■ **What this task involves**
Begin with the first line of the listing and quote every line through the one containing "self.obj.data.name = name"; give only those lines.

■ **Supplied data**

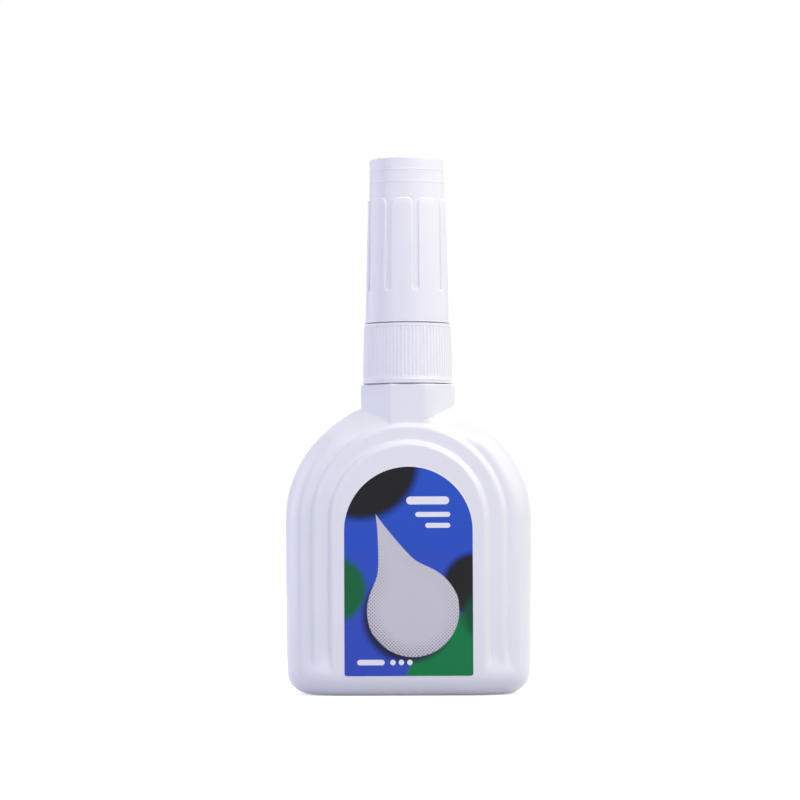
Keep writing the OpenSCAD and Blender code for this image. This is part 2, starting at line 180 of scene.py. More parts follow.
class Workpiece:
    """A mesh on the bench, in millimetres, shaped with Blender's own edit operators."""

    def __init__(self, name: str, primitive: Callable[..., set[str]], **settings: object) -> None:
        """Add a primitive to start from.

        Args:
            name: Name of the piece.
            primitive: The operator that adds the primitive.
            settings: The operator's settings.
        """
        bpy.ops.object.select_all(action="DESELECT")
        primitive(**settings)
        self.obj: Object = bpy.context.object
        self.obj.name = name
        self.obj.data.name = name

    @contextmanager
    def editing(self) -> Iterator[None]:
        """Edit mode with nothing selected, and object mode again afterwards."""
        bpy.ops.object.select_all(action="DESELECT")
        bpy.context.view_layer.objects.active = self.obj
        self.obj.select_set(True)
        bpy.ops.object.mode_set(mode="EDIT")
        bpy.ops.mesh.select_all(action="DESELECT")
        yield
        bpy.ops.object.mode_set(mode="OBJECT")

    @contextmanager
    def picking(self, pick: Pick) -> Iterator[bmesh.types.BMesh]:
        """The edit mesh with nothing selected, written back afterwards.

        Args:
            pick: What is going to be selected.

        Yields:
            The edit mesh.
        """
        bpy.ops.mesh.select_mode(type=pick.value)
        bpy.ops.mesh.select_all(action="DESELECT")
        mesh = bmesh.from_edit_mesh(self.obj.data)
        yield mesh
        bmesh.update_edit_mesh(self.obj.data)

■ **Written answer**
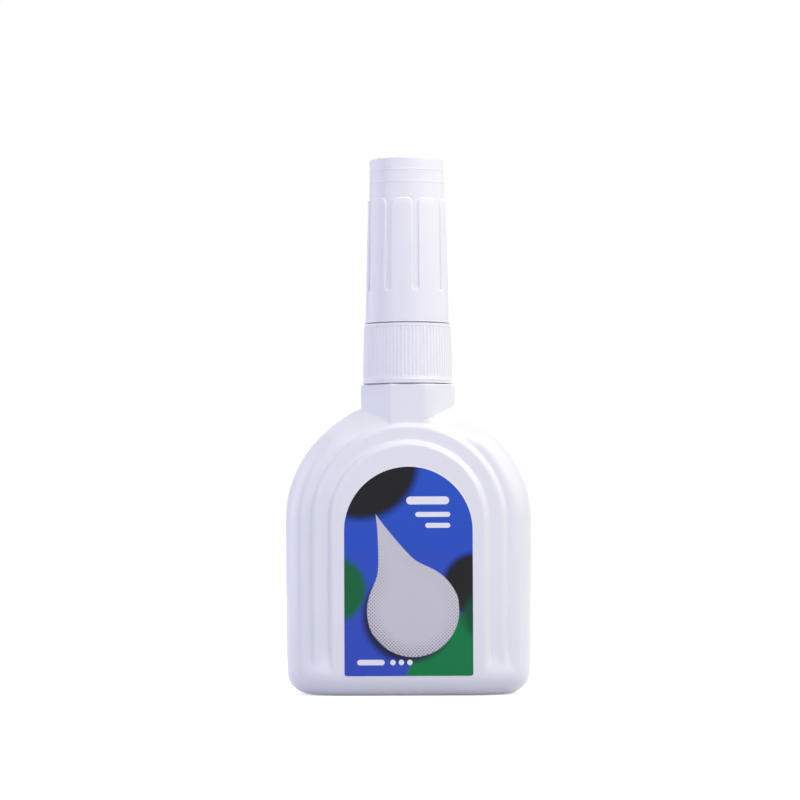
Keep writing the OpenSCAD and Blender code for this image. This is part 2, starting at line 180 of scene.py. More parts follow.
class Workpiece:
    """A mesh on the bench, in millimetres, shaped with Blender's own edit operators."""

    def __init__(self, name: str, primitive: Callable[..., set[str]], **settings: object) -> None:
        """Add a primitive to start from.

        Args:
            name: Name of the piece.
            primitive: The operator that adds the primitive.
            settings: The operator's settings.
        """
        bpy.ops.object.select_all(action="DESELECT")
        primitive(**settings)
        self.obj: Object = bpy.context.object
        self.obj.name = name
        self.obj.data.name = name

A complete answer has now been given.